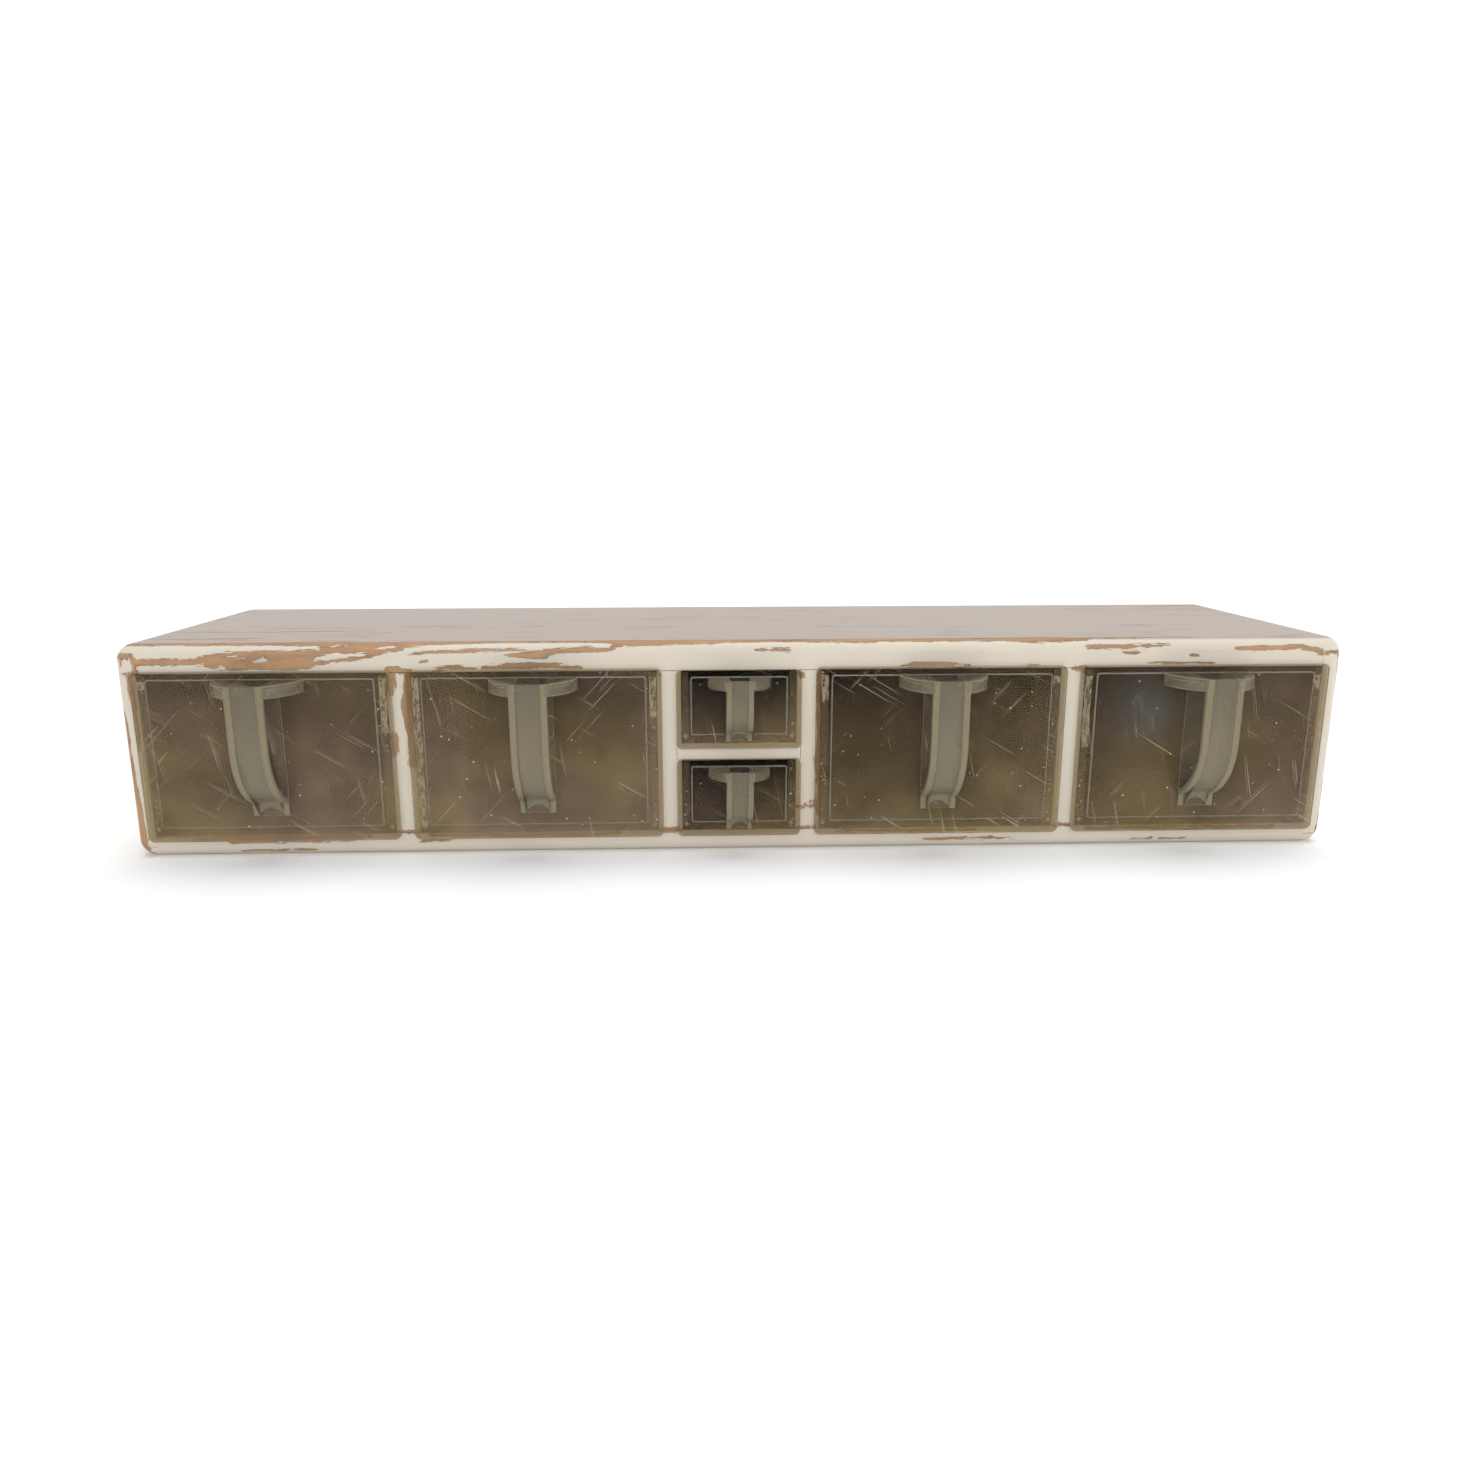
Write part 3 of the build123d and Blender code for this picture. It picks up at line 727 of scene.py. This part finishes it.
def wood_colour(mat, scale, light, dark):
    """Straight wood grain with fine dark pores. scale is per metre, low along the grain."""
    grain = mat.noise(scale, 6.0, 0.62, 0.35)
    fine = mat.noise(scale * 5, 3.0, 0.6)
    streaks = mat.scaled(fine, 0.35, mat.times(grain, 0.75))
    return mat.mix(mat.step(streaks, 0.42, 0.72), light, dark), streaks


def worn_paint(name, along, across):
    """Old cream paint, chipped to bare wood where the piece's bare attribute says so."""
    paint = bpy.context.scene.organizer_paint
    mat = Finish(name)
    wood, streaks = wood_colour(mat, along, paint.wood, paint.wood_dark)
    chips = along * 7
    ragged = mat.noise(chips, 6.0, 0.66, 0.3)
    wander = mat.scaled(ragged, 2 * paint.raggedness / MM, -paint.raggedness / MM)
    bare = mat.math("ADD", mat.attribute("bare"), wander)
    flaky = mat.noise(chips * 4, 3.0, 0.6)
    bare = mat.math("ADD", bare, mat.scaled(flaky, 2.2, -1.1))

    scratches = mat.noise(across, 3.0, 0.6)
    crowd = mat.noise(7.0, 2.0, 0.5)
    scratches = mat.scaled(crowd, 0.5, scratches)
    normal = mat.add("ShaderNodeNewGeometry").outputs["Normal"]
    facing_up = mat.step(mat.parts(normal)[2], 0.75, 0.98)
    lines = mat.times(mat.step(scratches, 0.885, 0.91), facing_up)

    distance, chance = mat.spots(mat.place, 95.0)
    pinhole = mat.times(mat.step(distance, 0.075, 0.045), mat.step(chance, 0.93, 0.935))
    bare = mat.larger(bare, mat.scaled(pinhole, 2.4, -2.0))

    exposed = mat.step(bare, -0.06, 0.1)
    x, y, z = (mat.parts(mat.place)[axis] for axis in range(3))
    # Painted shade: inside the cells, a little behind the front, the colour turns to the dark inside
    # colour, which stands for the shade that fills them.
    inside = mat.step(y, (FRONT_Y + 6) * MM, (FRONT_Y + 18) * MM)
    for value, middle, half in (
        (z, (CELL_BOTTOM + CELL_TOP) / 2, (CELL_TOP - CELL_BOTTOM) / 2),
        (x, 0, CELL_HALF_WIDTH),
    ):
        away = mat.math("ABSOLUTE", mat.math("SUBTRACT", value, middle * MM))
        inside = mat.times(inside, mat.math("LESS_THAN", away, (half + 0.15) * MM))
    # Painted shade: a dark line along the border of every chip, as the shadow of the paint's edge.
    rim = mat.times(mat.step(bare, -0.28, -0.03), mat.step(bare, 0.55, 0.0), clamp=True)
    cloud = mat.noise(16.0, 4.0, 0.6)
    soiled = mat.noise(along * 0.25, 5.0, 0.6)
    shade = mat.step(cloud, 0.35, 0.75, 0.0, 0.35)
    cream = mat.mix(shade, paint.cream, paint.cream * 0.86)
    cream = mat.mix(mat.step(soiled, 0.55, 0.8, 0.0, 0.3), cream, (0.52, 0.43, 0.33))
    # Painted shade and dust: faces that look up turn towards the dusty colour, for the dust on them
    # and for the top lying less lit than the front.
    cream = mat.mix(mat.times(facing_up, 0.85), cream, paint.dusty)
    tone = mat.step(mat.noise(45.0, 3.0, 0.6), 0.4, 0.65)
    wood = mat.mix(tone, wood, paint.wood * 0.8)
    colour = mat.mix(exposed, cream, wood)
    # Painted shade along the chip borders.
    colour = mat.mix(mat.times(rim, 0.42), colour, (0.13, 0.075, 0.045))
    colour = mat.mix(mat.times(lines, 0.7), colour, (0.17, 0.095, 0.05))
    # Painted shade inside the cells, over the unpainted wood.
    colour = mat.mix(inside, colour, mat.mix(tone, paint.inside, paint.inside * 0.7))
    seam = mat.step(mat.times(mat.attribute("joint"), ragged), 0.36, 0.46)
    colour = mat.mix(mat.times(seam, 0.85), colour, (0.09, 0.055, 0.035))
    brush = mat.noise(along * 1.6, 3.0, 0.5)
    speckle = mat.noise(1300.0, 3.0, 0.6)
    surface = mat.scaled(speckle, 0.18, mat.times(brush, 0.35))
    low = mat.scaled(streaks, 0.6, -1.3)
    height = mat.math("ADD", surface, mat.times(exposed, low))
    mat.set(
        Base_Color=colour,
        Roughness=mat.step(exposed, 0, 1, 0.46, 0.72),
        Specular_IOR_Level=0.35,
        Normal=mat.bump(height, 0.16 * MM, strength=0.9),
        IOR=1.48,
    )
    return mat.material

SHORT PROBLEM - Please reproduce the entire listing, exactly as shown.

RESULT -
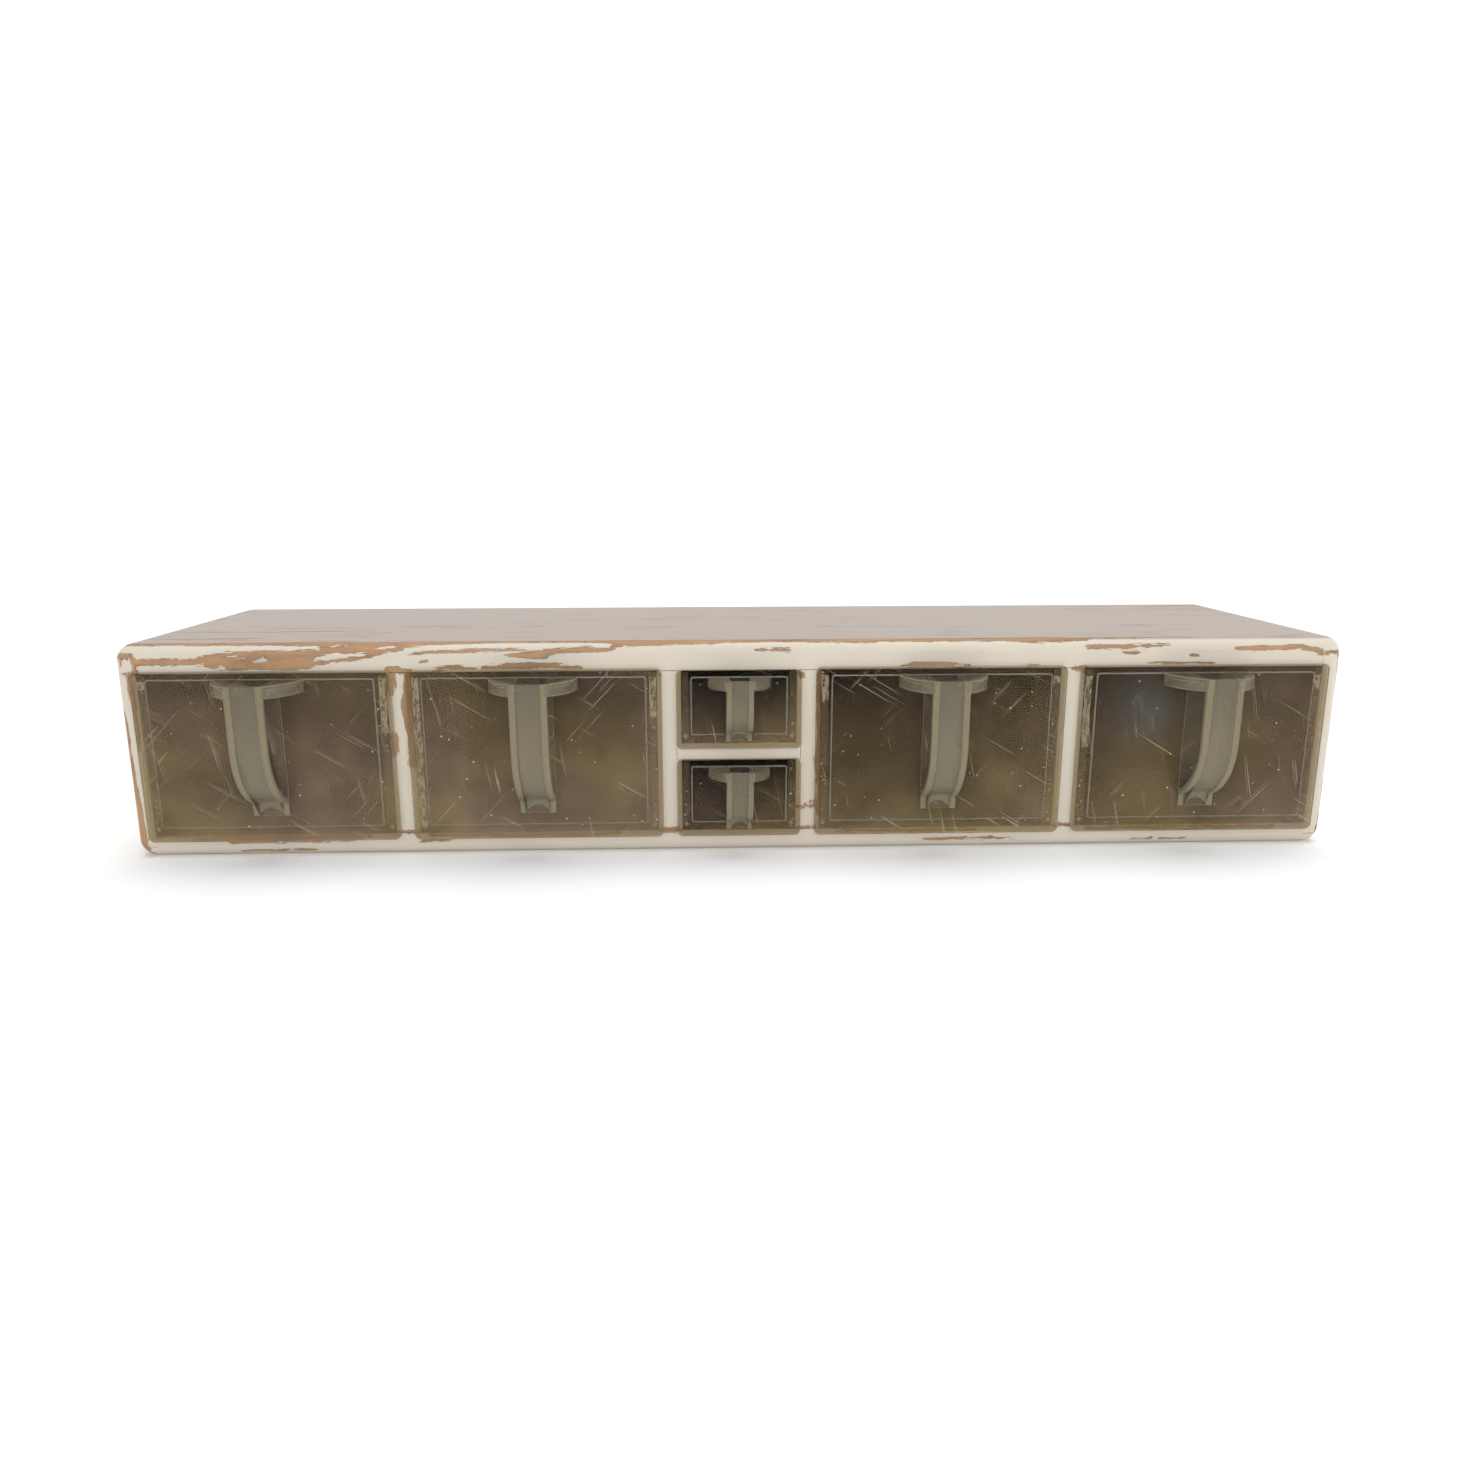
Write part 3 of the build123d and Blender code for this picture. It picks up at line 727 of scene.py. This part finishes it.
def wood_colour(mat, scale, light, dark):
    """Straight wood grain with fine dark pores. scale is per metre, low along the grain."""
    grain = mat.noise(scale, 6.0, 0.62, 0.35)
    fine = mat.noise(scale * 5, 3.0, 0.6)
    streaks = mat.scaled(fine, 0.35, mat.times(grain, 0.75))
    return mat.mix(mat.step(streaks, 0.42, 0.72), light, dark), streaks


def worn_paint(name, along, across):
    """Old cream paint, chipped to bare wood where the piece's bare attribute says so."""
    paint = bpy.context.scene.organizer_paint
    mat = Finish(name)
    wood, streaks = wood_colour(mat, along, paint.wood, paint.wood_dark)
    chips = along * 7
    ragged = mat.noise(chips, 6.0, 0.66, 0.3)
    wander = mat.scaled(ragged, 2 * paint.raggedness / MM, -paint.raggedness / MM)
    bare = mat.math("ADD", mat.attribute("bare"), wander)
    flaky = mat.noise(chips * 4, 3.0, 0.6)
    bare = mat.math("ADD", bare, mat.scaled(flaky, 2.2, -1.1))

    scratches = mat.noise(across, 3.0, 0.6)
    crowd = mat.noise(7.0, 2.0, 0.5)
    scratches = mat.scaled(crowd, 0.5, scratches)
    normal = mat.add("ShaderNodeNewGeometry").outputs["Normal"]
    facing_up = mat.step(mat.parts(normal)[2], 0.75, 0.98)
    lines = mat.times(mat.step(scratches, 0.885, 0.91), facing_up)

    distance, chance = mat.spots(mat.place, 95.0)
    pinhole = mat.times(mat.step(distance, 0.075, 0.045), mat.step(chance, 0.93, 0.935))
    bare = mat.larger(bare, mat.scaled(pinhole, 2.4, -2.0))

    exposed = mat.step(bare, -0.06, 0.1)
    x, y, z = (mat.parts(mat.place)[axis] for axis in range(3))
    # Painted shade: inside the cells, a little behind the front, the colour turns to the dark inside
    # colour, which stands for the shade that fills them.
    inside = mat.step(y, (FRONT_Y + 6) * MM, (FRONT_Y + 18) * MM)
    for value, middle, half in (
        (z, (CELL_BOTTOM + CELL_TOP) / 2, (CELL_TOP - CELL_BOTTOM) / 2),
        (x, 0, CELL_HALF_WIDTH),
    ):
        away = mat.math("ABSOLUTE", mat.math("SUBTRACT", value, middle * MM))
        inside = mat.times(inside, mat.math("LESS_THAN", away, (half + 0.15) * MM))
    # Painted shade: a dark line along the border of every chip, as the shadow of the paint's edge.
    rim = mat.times(mat.step(bare, -0.28, -0.03), mat.step(bare, 0.55, 0.0), clamp=True)
    cloud = mat.noise(16.0, 4.0, 0.6)
    soiled = mat.noise(along * 0.25, 5.0, 0.6)
    shade = mat.step(cloud, 0.35, 0.75, 0.0, 0.35)
    cream = mat.mix(shade, paint.cream, paint.cream * 0.86)
    cream = mat.mix(mat.step(soiled, 0.55, 0.8, 0.0, 0.3), cream, (0.52, 0.43, 0.33))
    # Painted shade and dust: faces that look up turn towards the dusty colour, for the dust on them
    # and for the top lying less lit than the front.
    cream = mat.mix(mat.times(facing_up, 0.85), cream, paint.dusty)
    tone = mat.step(mat.noise(45.0, 3.0, 0.6), 0.4, 0.65)
    wood = mat.mix(tone, wood, paint.wood * 0.8)
    colour = mat.mix(exposed, cream, wood)
    # Painted shade along the chip borders.
    colour = mat.mix(mat.times(rim, 0.42), colour, (0.13, 0.075, 0.045))
    colour = mat.mix(mat.times(lines, 0.7), colour, (0.17, 0.095, 0.05))
    # Painted shade inside the cells, over the unpainted wood.
    colour = mat.mix(inside, colour, mat.mix(tone, paint.inside, paint.inside * 0.7))
    seam = mat.step(mat.times(mat.attribute("joint"), ragged), 0.36, 0.46)
    colour = mat.mix(mat.times(seam, 0.85), colour, (0.09, 0.055, 0.035))
    brush = mat.noise(along * 1.6, 3.0, 0.5)
    speckle = mat.noise(1300.0, 3.0, 0.6)
    surface = mat.scaled(speckle, 0.18, mat.times(brush, 0.35))
    low = mat.scaled(streaks, 0.6, -1.3)
    height = mat.math("ADD", surface, mat.times(exposed, low))
    mat.set(
        Base_Color=colour,
        Roughness=mat.step(exposed, 0, 1, 0.46, 0.72),
        Specular_IOR_Level=0.35,
        Normal=mat.bump(height, 0.16 * MM, strength=0.9),
        IOR=1.48,
    )
    return mat.material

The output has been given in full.